# Goal:
Output all lines exactly.

• • •

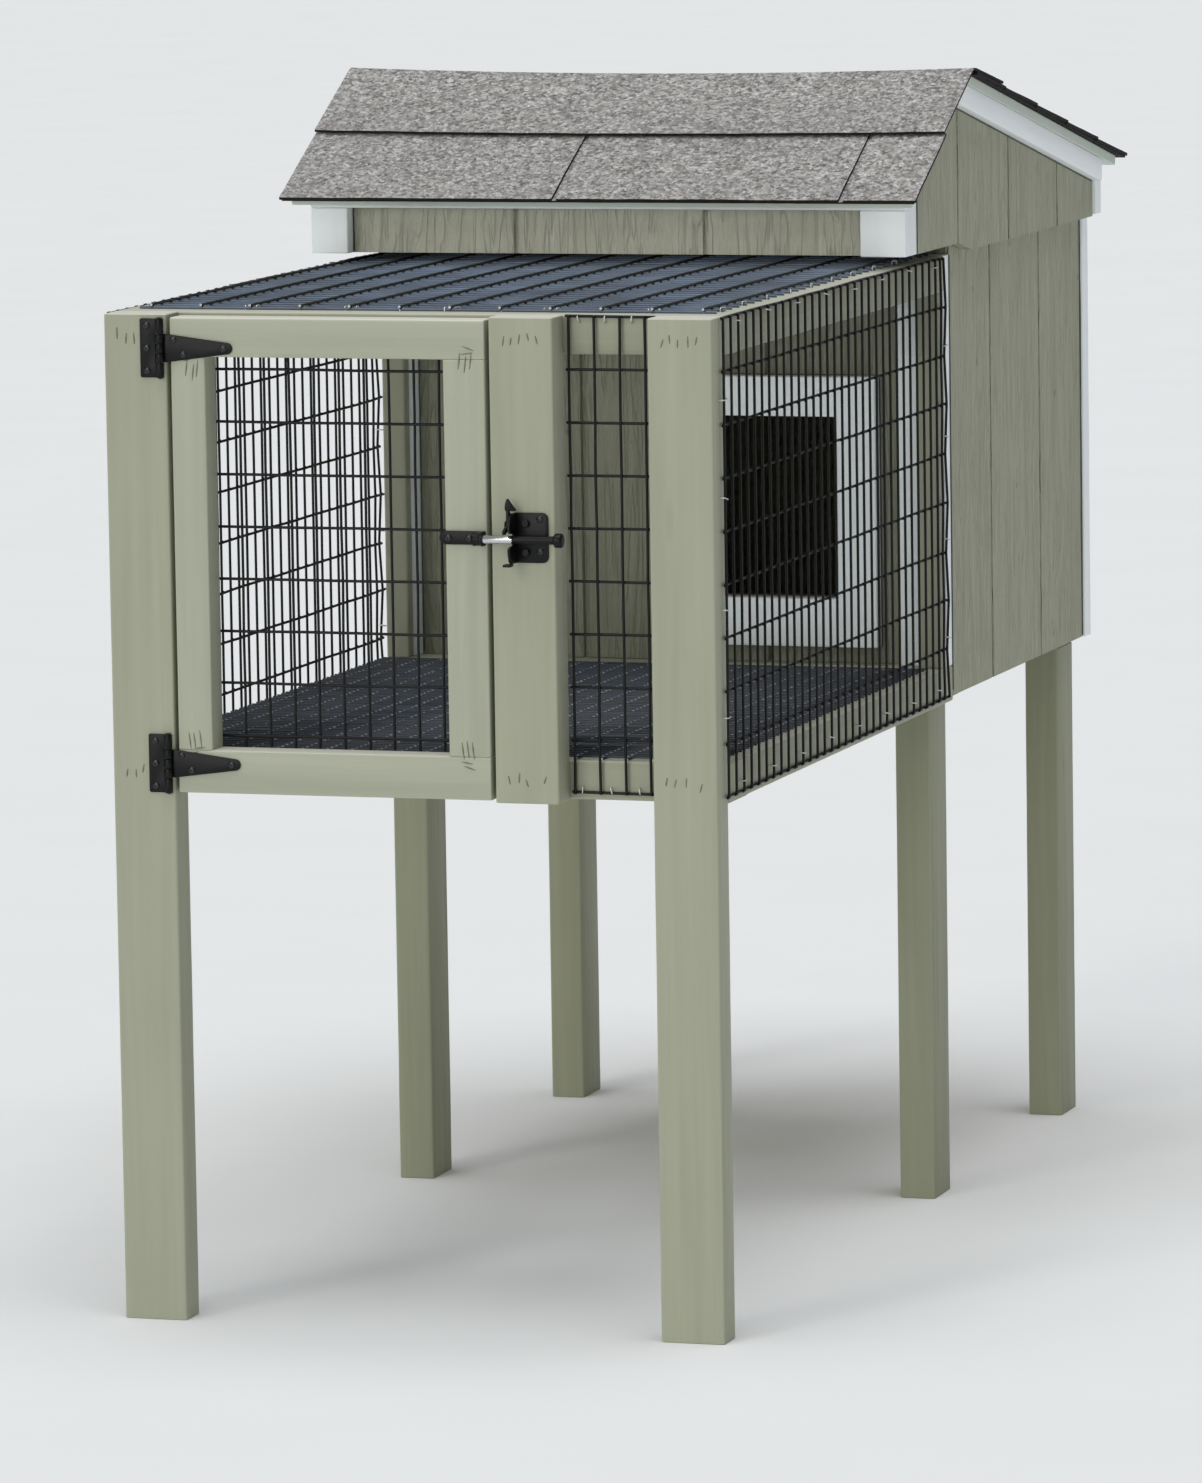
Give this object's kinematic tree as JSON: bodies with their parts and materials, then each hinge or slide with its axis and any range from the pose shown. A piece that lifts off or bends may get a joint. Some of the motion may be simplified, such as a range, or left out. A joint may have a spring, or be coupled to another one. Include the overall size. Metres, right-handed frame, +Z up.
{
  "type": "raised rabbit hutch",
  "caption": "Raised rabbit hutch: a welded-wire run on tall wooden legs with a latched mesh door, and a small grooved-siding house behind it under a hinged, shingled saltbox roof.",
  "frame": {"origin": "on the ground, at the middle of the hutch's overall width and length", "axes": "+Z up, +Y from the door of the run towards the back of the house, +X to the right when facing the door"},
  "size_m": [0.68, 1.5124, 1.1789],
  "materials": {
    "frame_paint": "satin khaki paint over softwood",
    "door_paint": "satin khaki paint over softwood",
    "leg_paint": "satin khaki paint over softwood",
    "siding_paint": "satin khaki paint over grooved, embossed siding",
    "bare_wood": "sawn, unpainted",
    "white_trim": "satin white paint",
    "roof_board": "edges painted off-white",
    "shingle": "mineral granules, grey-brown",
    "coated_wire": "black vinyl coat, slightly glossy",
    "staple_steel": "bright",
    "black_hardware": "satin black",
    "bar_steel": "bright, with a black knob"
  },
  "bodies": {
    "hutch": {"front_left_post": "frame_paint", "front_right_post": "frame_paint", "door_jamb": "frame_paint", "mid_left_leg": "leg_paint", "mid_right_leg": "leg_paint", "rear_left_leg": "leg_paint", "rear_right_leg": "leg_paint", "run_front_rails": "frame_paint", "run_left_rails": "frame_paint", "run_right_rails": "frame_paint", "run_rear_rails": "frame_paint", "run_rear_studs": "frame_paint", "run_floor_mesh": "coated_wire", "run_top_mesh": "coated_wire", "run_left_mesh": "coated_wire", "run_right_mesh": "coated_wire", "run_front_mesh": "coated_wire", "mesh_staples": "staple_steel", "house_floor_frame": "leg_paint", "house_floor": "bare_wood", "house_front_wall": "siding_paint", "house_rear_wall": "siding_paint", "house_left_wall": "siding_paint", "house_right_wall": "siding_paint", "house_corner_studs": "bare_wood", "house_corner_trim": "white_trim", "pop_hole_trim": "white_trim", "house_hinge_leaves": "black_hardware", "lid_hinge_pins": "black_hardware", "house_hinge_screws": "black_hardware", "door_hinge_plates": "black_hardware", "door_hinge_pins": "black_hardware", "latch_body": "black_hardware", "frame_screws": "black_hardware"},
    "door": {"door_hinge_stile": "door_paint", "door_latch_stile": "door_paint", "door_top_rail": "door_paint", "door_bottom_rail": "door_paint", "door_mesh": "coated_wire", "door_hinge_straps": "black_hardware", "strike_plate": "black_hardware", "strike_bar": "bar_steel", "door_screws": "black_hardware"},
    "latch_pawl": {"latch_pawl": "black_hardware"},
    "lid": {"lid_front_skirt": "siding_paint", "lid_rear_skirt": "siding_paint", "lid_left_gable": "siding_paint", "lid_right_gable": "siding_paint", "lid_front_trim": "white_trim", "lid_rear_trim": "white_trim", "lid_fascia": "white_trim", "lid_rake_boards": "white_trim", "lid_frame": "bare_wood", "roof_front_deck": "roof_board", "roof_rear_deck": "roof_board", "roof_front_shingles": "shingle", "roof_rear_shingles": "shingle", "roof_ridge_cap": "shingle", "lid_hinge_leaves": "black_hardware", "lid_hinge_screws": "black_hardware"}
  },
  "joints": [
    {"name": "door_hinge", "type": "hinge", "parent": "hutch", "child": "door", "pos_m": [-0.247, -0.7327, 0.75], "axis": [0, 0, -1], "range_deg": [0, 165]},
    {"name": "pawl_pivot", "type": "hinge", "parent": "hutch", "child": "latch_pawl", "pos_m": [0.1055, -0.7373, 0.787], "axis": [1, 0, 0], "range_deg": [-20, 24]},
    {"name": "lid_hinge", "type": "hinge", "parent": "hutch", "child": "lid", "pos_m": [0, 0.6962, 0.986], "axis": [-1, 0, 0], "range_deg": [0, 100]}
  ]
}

• • •

# Answer for this exercise:
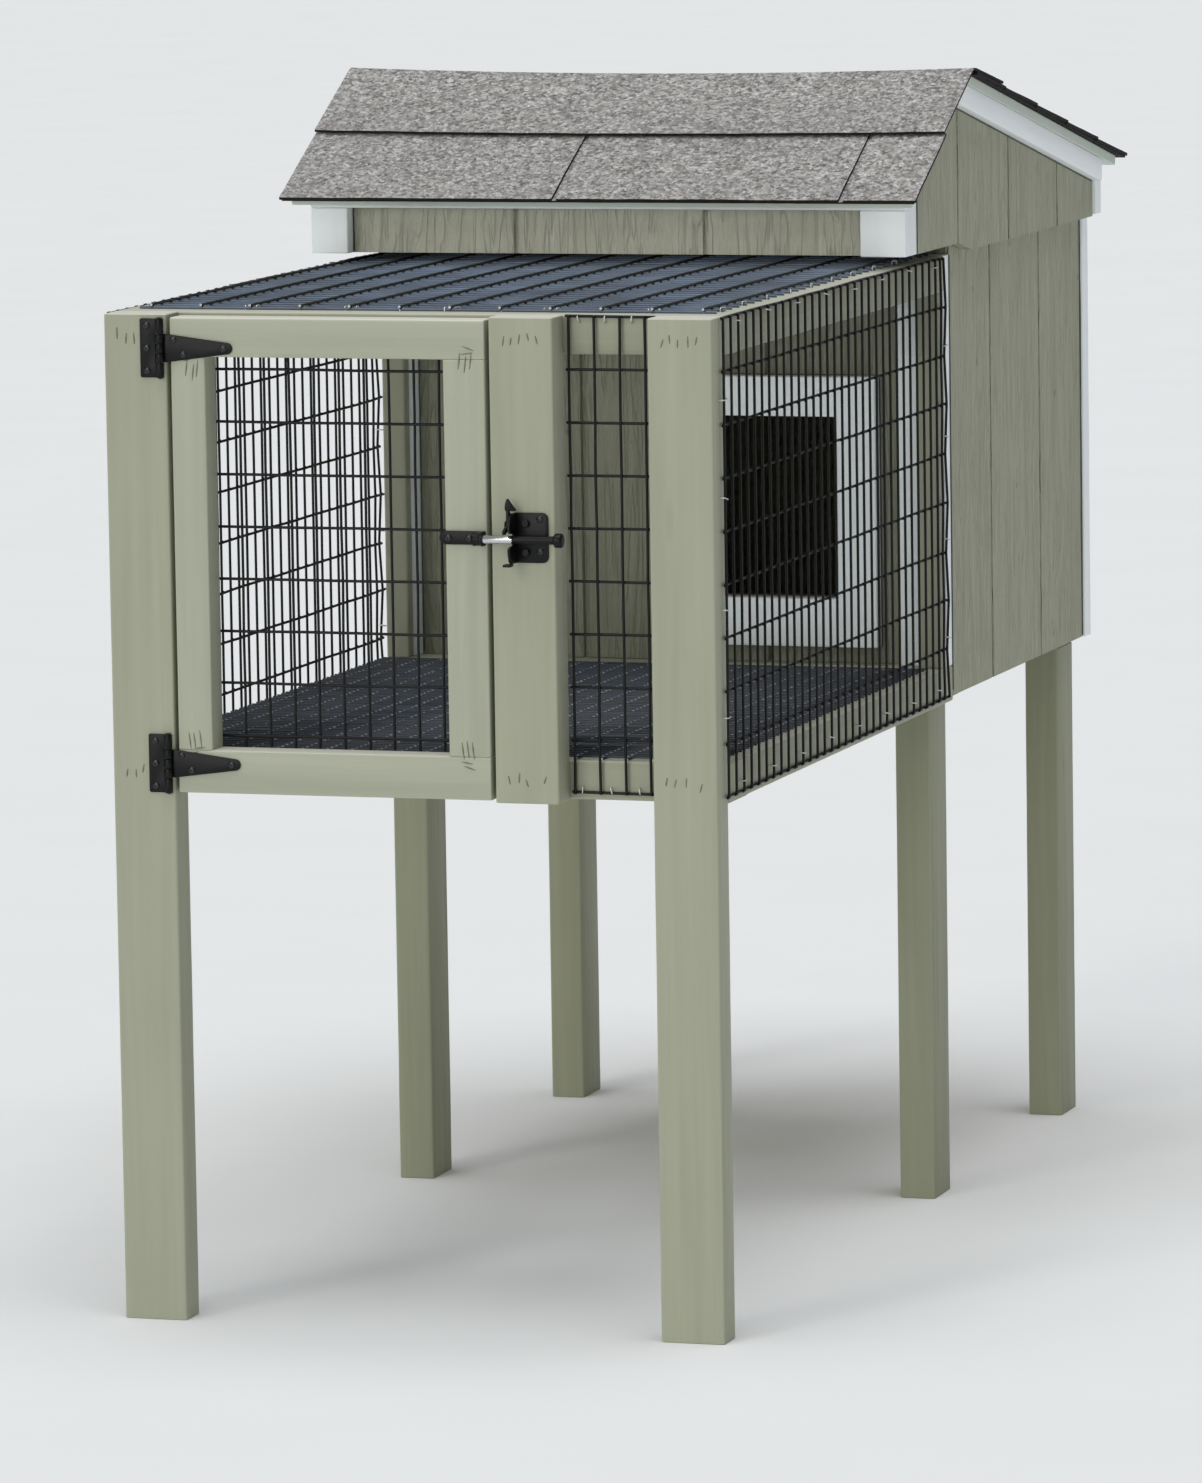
Give this object's kinematic tree as JSON: bodies with their parts and materials, then each hinge or slide with its axis and any range from the pose shown. A piece that lifts off or bends may get a joint. Some of the motion may be simplified, such as a range, or left out. A joint may have a spring, or be coupled to another one. Include the overall size. Metres, right-handed frame, +Z up.
{
  "type": "raised rabbit hutch",
  "caption": "Raised rabbit hutch: a welded-wire run on tall wooden legs with a latched mesh door, and a small grooved-siding house behind it under a hinged, shingled saltbox roof.",
  "frame": {"origin": "on the ground, at the middle of the hutch's overall width and length", "axes": "+Z up, +Y from the door of the run towards the back of the house, +X to the right when facing the door"},
  "size_m": [0.68, 1.5124, 1.1789],
  "materials": {
    "frame_paint": "satin khaki paint over softwood",
    "door_paint": "satin khaki paint over softwood",
    "leg_paint": "satin khaki paint over softwood",
    "siding_paint": "satin khaki paint over grooved, embossed siding",
    "bare_wood": "sawn, unpainted",
    "white_trim": "satin white paint",
    "roof_board": "edges painted off-white",
    "shingle": "mineral granules, grey-brown",
    "coated_wire": "black vinyl coat, slightly glossy",
    "staple_steel": "bright",
    "black_hardware": "satin black",
    "bar_steel": "bright, with a black knob"
  },
  "bodies": {
    "hutch": {"front_left_post": "frame_paint", "front_right_post": "frame_paint", "door_jamb": "frame_paint", "mid_left_leg": "leg_paint", "mid_right_leg": "leg_paint", "rear_left_leg": "leg_paint", "rear_right_leg": "leg_paint", "run_front_rails": "frame_paint", "run_left_rails": "frame_paint", "run_right_rails": "frame_paint", "run_rear_rails": "frame_paint", "run_rear_studs": "frame_paint", "run_floor_mesh": "coated_wire", "run_top_mesh": "coated_wire", "run_left_mesh": "coated_wire", "run_right_mesh": "coated_wire", "run_front_mesh": "coated_wire", "mesh_staples": "staple_steel", "house_floor_frame": "leg_paint", "house_floor": "bare_wood", "house_front_wall": "siding_paint", "house_rear_wall": "siding_paint", "house_left_wall": "siding_paint", "house_right_wall": "siding_paint", "house_corner_studs": "bare_wood", "house_corner_trim": "white_trim", "pop_hole_trim": "white_trim", "house_hinge_leaves": "black_hardware", "lid_hinge_pins": "black_hardware", "house_hinge_screws": "black_hardware", "door_hinge_plates": "black_hardware", "door_hinge_pins": "black_hardware", "latch_body": "black_hardware", "frame_screws": "black_hardware"},
    "door": {"door_hinge_stile": "door_paint", "door_latch_stile": "door_paint", "door_top_rail": "door_paint", "door_bottom_rail": "door_paint", "door_mesh": "coated_wire", "door_hinge_straps": "black_hardware", "strike_plate": "black_hardware", "strike_bar": "bar_steel", "door_screws": "black_hardware"},
    "latch_pawl": {"latch_pawl": "black_hardware"},
    "lid": {"lid_front_skirt": "siding_paint", "lid_rear_skirt": "siding_paint", "lid_left_gable": "siding_paint", "lid_right_gable": "siding_paint", "lid_front_trim": "white_trim", "lid_rear_trim": "white_trim", "lid_fascia": "white_trim", "lid_rake_boards": "white_trim", "lid_frame": "bare_wood", "roof_front_deck": "roof_board", "roof_rear_deck": "roof_board", "roof_front_shingles": "shingle", "roof_rear_shingles": "shingle", "roof_ridge_cap": "shingle", "lid_hinge_leaves": "black_hardware", "lid_hinge_screws": "black_hardware"}
  },
  "joints": [
    {"name": "door_hinge", "type": "hinge", "parent": "hutch", "child": "door", "pos_m": [-0.247, -0.7327, 0.75], "axis": [0, 0, -1], "range_deg": [0, 165]},
    {"name": "pawl_pivot", "type": "hinge", "parent": "hutch", "child": "latch_pawl", "pos_m": [0.1055, -0.7373, 0.787], "axis": [1, 0, 0], "range_deg": [-20, 24]},
    {"name": "lid_hinge", "type": "hinge", "parent": "hutch", "child": "lid", "pos_m": [0, 0.6962, 0.986], "axis": [-1, 0, 0], "range_deg": [0, 100]}
  ]
}